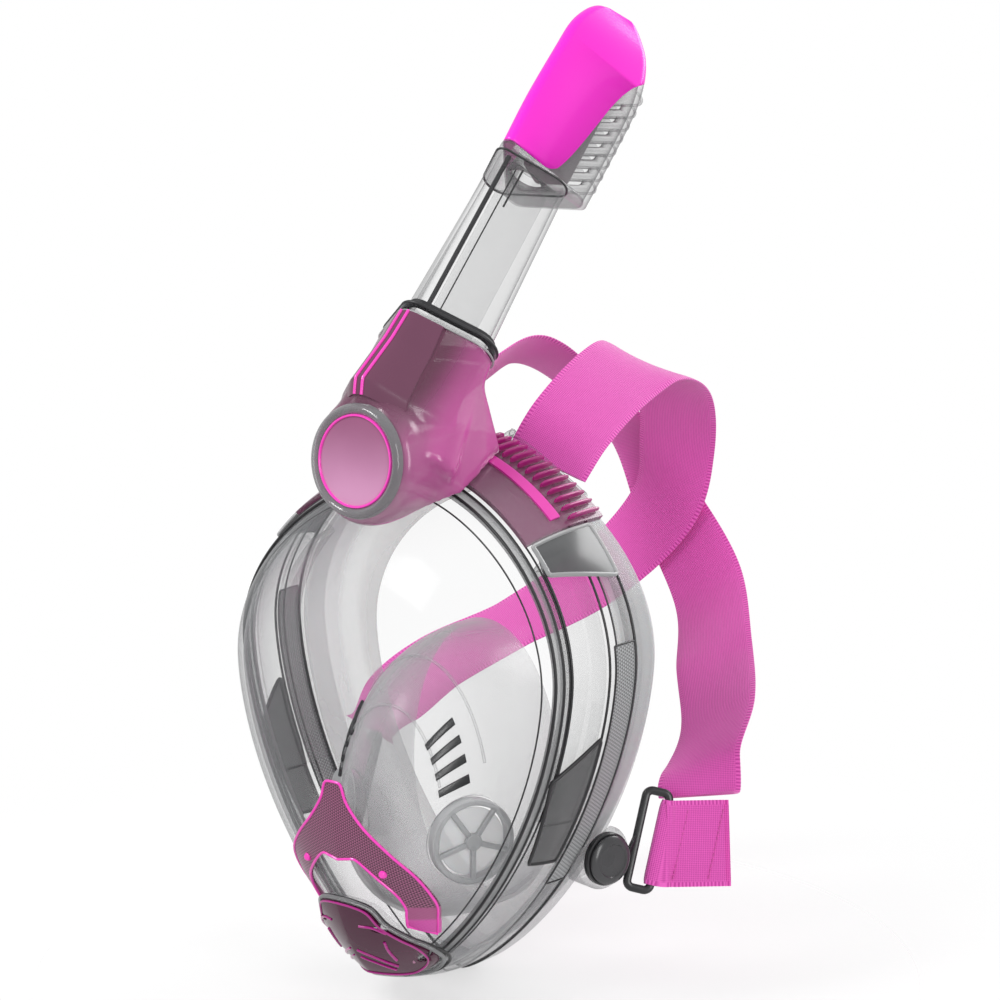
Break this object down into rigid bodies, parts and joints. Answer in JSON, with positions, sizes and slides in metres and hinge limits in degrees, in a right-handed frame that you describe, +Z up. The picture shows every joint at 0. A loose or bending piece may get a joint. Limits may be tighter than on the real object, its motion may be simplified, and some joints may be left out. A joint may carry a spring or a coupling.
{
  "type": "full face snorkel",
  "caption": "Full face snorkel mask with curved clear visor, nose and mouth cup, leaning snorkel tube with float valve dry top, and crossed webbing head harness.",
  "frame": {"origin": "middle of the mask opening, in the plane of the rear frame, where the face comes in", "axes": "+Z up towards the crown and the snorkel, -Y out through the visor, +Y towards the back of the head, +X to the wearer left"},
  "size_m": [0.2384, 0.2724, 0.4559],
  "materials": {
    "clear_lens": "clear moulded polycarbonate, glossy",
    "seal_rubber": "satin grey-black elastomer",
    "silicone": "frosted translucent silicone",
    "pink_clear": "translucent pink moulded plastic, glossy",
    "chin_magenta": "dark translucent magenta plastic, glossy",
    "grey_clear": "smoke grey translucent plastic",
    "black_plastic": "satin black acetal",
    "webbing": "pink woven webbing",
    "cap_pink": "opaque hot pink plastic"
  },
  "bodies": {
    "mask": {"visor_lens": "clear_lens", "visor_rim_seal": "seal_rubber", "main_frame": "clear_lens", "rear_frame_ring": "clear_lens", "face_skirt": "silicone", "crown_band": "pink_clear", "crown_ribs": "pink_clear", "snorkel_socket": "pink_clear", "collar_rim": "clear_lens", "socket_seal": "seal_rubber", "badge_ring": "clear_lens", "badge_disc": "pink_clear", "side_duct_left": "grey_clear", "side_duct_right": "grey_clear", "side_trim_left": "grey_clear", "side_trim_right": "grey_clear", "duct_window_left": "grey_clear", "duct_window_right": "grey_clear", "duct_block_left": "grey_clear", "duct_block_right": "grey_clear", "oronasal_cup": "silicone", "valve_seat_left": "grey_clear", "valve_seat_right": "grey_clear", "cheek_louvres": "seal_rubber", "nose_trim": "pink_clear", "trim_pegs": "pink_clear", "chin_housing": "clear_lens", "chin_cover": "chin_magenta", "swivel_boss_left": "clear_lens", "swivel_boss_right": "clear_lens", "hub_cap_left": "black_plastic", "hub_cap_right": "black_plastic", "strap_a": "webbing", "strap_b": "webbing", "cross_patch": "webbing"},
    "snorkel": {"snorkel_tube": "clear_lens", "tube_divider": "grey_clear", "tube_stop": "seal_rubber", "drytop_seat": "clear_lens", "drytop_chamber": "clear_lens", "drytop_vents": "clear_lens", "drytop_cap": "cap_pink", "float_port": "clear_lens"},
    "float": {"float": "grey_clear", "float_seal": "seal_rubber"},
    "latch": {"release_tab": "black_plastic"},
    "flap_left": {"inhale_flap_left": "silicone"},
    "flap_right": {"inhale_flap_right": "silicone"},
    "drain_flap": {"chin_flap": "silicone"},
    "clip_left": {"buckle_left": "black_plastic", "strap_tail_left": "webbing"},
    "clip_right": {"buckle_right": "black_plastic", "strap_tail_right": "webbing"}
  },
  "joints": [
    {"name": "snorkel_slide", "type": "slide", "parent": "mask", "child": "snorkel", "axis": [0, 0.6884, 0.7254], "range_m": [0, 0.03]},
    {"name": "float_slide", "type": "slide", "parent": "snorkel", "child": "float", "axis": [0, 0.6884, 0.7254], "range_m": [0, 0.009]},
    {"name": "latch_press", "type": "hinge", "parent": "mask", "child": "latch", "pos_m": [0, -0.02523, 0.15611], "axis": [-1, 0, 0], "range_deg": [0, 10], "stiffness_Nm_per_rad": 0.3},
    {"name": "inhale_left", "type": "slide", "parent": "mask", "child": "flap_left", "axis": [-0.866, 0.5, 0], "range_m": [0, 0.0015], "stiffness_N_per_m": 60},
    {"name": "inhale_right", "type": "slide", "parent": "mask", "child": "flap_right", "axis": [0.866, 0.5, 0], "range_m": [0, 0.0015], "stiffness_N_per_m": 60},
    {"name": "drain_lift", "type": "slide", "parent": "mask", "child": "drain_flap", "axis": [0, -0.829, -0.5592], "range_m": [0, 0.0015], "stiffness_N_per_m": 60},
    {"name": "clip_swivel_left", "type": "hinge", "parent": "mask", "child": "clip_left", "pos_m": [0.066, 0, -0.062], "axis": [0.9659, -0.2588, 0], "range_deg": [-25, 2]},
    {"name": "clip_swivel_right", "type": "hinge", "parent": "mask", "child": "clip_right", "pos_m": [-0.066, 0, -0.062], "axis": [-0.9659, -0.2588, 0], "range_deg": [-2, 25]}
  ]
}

EXERCISE INSTRUCTIONS
Quote the listing in full, please, keeping every line exact.

SOLVED PROBLEM
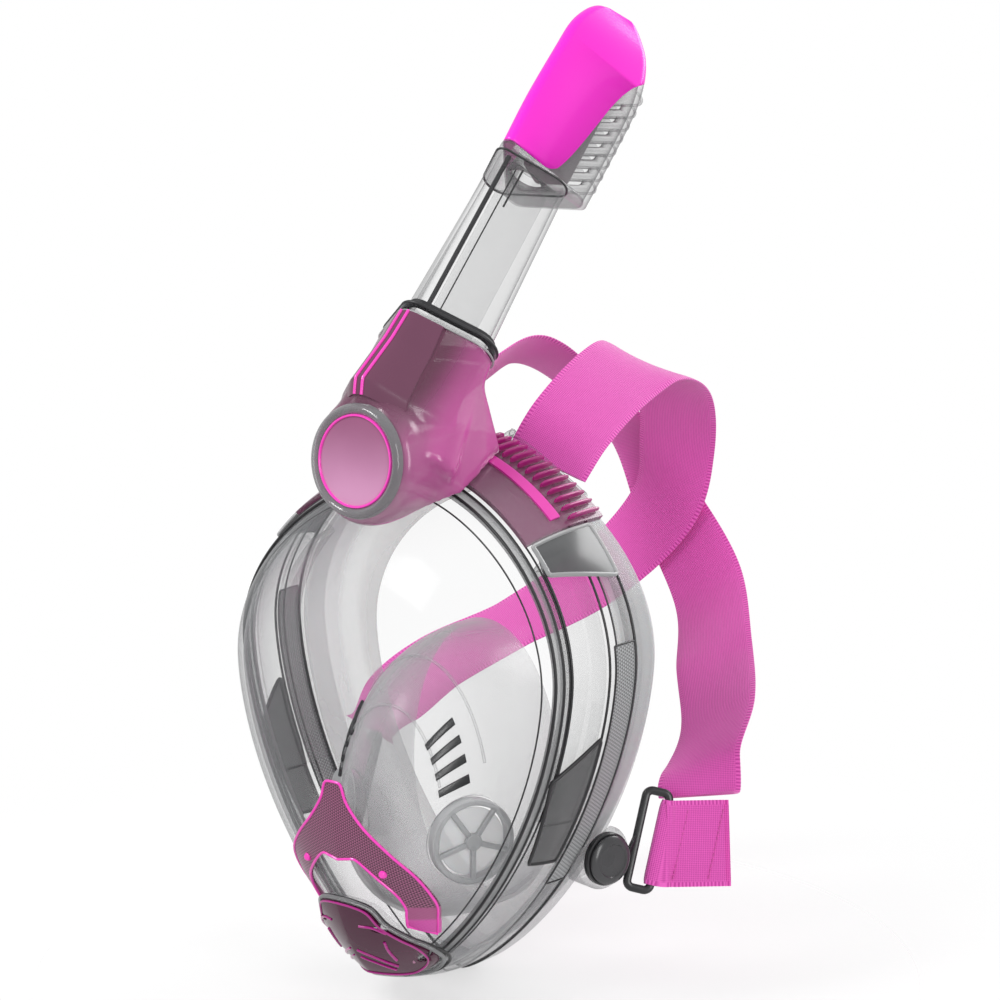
Break this object down into rigid bodies, parts and joints. Answer in JSON, with positions, sizes and slides in metres and hinge limits in degrees, in a right-handed frame that you describe, +Z up. The picture shows every joint at 0. A loose or bending piece may get a joint. Limits may be tighter than on the real object, its motion may be simplified, and some joints may be left out. A joint may carry a spring or a coupling.
{
  "type": "full face snorkel",
  "caption": "Full face snorkel mask with curved clear visor, nose and mouth cup, leaning snorkel tube with float valve dry top, and crossed webbing head harness.",
  "frame": {"origin": "middle of the mask opening, in the plane of the rear frame, where the face comes in", "axes": "+Z up towards the crown and the snorkel, -Y out through the visor, +Y towards the back of the head, +X to the wearer left"},
  "size_m": [0.2384, 0.2724, 0.4559],
  "materials": {
    "clear_lens": "clear moulded polycarbonate, glossy",
    "seal_rubber": "satin grey-black elastomer",
    "silicone": "frosted translucent silicone",
    "pink_clear": "translucent pink moulded plastic, glossy",
    "chin_magenta": "dark translucent magenta plastic, glossy",
    "grey_clear": "smoke grey translucent plastic",
    "black_plastic": "satin black acetal",
    "webbing": "pink woven webbing",
    "cap_pink": "opaque hot pink plastic"
  },
  "bodies": {
    "mask": {"visor_lens": "clear_lens", "visor_rim_seal": "seal_rubber", "main_frame": "clear_lens", "rear_frame_ring": "clear_lens", "face_skirt": "silicone", "crown_band": "pink_clear", "crown_ribs": "pink_clear", "snorkel_socket": "pink_clear", "collar_rim": "clear_lens", "socket_seal": "seal_rubber", "badge_ring": "clear_lens", "badge_disc": "pink_clear", "side_duct_left": "grey_clear", "side_duct_right": "grey_clear", "side_trim_left": "grey_clear", "side_trim_right": "grey_clear", "duct_window_left": "grey_clear", "duct_window_right": "grey_clear", "duct_block_left": "grey_clear", "duct_block_right": "grey_clear", "oronasal_cup": "silicone", "valve_seat_left": "grey_clear", "valve_seat_right": "grey_clear", "cheek_louvres": "seal_rubber", "nose_trim": "pink_clear", "trim_pegs": "pink_clear", "chin_housing": "clear_lens", "chin_cover": "chin_magenta", "swivel_boss_left": "clear_lens", "swivel_boss_right": "clear_lens", "hub_cap_left": "black_plastic", "hub_cap_right": "black_plastic", "strap_a": "webbing", "strap_b": "webbing", "cross_patch": "webbing"},
    "snorkel": {"snorkel_tube": "clear_lens", "tube_divider": "grey_clear", "tube_stop": "seal_rubber", "drytop_seat": "clear_lens", "drytop_chamber": "clear_lens", "drytop_vents": "clear_lens", "drytop_cap": "cap_pink", "float_port": "clear_lens"},
    "float": {"float": "grey_clear", "float_seal": "seal_rubber"},
    "latch": {"release_tab": "black_plastic"},
    "flap_left": {"inhale_flap_left": "silicone"},
    "flap_right": {"inhale_flap_right": "silicone"},
    "drain_flap": {"chin_flap": "silicone"},
    "clip_left": {"buckle_left": "black_plastic", "strap_tail_left": "webbing"},
    "clip_right": {"buckle_right": "black_plastic", "strap_tail_right": "webbing"}
  },
  "joints": [
    {"name": "snorkel_slide", "type": "slide", "parent": "mask", "child": "snorkel", "axis": [0, 0.6884, 0.7254], "range_m": [0, 0.03]},
    {"name": "float_slide", "type": "slide", "parent": "snorkel", "child": "float", "axis": [0, 0.6884, 0.7254], "range_m": [0, 0.009]},
    {"name": "latch_press", "type": "hinge", "parent": "mask", "child": "latch", "pos_m": [0, -0.02523, 0.15611], "axis": [-1, 0, 0], "range_deg": [0, 10], "stiffness_Nm_per_rad": 0.3},
    {"name": "inhale_left", "type": "slide", "parent": "mask", "child": "flap_left", "axis": [-0.866, 0.5, 0], "range_m": [0, 0.0015], "stiffness_N_per_m": 60},
    {"name": "inhale_right", "type": "slide", "parent": "mask", "child": "flap_right", "axis": [0.866, 0.5, 0], "range_m": [0, 0.0015], "stiffness_N_per_m": 60},
    {"name": "drain_lift", "type": "slide", "parent": "mask", "child": "drain_flap", "axis": [0, -0.829, -0.5592], "range_m": [0, 0.0015], "stiffness_N_per_m": 60},
    {"name": "clip_swivel_left", "type": "hinge", "parent": "mask", "child": "clip_left", "pos_m": [0.066, 0, -0.062], "axis": [0.9659, -0.2588, 0], "range_deg": [-25, 2]},
    {"name": "clip_swivel_right", "type": "hinge", "parent": "mask", "child": "clip_right", "pos_m": [-0.066, 0, -0.062], "axis": [-0.9659, -0.2588, 0], "range_deg": [-2, 25]}
  ]
}